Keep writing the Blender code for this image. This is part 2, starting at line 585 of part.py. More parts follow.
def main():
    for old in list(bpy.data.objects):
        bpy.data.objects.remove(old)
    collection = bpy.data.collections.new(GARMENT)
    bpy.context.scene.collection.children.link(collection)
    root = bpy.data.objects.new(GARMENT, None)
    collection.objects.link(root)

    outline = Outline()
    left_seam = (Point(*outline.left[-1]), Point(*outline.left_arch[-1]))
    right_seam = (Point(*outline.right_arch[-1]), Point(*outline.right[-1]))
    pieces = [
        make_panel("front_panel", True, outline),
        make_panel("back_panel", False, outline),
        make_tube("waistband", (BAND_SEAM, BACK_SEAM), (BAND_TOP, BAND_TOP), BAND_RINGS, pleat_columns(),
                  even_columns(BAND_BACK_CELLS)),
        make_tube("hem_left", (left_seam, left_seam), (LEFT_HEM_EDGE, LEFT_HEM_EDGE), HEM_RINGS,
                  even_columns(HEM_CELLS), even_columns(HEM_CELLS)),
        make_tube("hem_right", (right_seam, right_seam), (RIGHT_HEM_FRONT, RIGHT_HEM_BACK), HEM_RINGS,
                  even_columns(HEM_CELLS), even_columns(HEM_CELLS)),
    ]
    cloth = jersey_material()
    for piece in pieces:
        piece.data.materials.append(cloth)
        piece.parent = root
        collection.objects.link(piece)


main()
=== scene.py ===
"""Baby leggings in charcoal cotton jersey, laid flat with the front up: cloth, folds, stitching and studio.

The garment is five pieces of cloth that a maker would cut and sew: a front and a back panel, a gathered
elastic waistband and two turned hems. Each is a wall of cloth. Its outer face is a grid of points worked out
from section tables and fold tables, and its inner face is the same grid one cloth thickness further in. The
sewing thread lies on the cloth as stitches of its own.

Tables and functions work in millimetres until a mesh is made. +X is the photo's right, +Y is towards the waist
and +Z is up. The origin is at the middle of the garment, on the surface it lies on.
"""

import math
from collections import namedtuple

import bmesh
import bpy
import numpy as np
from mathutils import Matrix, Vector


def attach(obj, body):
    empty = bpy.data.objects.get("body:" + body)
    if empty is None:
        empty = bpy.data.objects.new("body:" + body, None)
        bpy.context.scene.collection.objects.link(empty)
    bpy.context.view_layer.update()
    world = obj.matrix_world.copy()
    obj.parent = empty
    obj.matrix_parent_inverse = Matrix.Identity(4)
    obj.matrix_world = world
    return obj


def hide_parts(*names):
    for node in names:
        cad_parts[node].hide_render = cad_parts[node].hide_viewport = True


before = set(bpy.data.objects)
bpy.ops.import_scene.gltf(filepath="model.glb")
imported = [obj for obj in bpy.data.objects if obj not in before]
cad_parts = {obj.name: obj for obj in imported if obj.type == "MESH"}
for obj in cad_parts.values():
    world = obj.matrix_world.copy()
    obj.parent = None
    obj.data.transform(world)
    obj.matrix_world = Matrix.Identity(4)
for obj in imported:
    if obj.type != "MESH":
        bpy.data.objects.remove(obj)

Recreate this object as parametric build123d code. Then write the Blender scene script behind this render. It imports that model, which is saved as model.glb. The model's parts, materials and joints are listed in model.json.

**********

# [TASK DETAILS]
Within the material above, extract exactly the lines that start at the line containing "outline = Outline()" and stop after the line containing "bpy.context.scene.collection.objects.link(empty)", and only those.

# [EXERCISE OUTPUT]
    outline = Outline()
    left_seam = (Point(*outline.left[-1]), Point(*outline.left_arch[-1]))
    right_seam = (Point(*outline.right_arch[-1]), Point(*outline.right[-1]))
    pieces = [
        make_panel("front_panel", True, outline),
        make_panel("back_panel", False, outline),
        make_tube("waistband", (BAND_SEAM, BACK_SEAM), (BAND_TOP, BAND_TOP), BAND_RINGS, pleat_columns(),
                  even_columns(BAND_BACK_CELLS)),
        make_tube("hem_left", (left_seam, left_seam), (LEFT_HEM_EDGE, LEFT_HEM_EDGE), HEM_RINGS,
                  even_columns(HEM_CELLS), even_columns(HEM_CELLS)),
        make_tube("hem_right", (right_seam, right_seam), (RIGHT_HEM_FRONT, RIGHT_HEM_BACK), HEM_RINGS,
                  even_columns(HEM_CELLS), even_columns(HEM_CELLS)),
    ]
    cloth = jersey_material()
    for piece in pieces:
        piece.data.materials.append(cloth)
        piece.parent = root
        collection.objects.link(piece)


main()
=== scene.py ===
"""Baby leggings in charcoal cotton jersey, laid flat with the front up: cloth, folds, stitching and studio.

The garment is five pieces of cloth that a maker would cut and sew: a front and a back panel, a gathered
elastic waistband and two turned hems. Each is a wall of cloth. Its outer face is a grid of points worked out
from section tables and fold tables, and its inner face is the same grid one cloth thickness further in. The
sewing thread lies on the cloth as stitches of its own.

Tables and functions work in millimetres until a mesh is made. +X is the photo's right, +Y is towards the waist
and +Z is up. The origin is at the middle of the garment, on the surface it lies on.
"""

import math
from collections import namedtuple

import bmesh
import bpy
import numpy as np
from mathutils import Matrix, Vector


def attach(obj, body):
    empty = bpy.data.objects.get("body:" + body)
    if empty is None:
        empty = bpy.data.objects.new("body:" + body, None)
        bpy.context.scene.collection.objects.link(empty)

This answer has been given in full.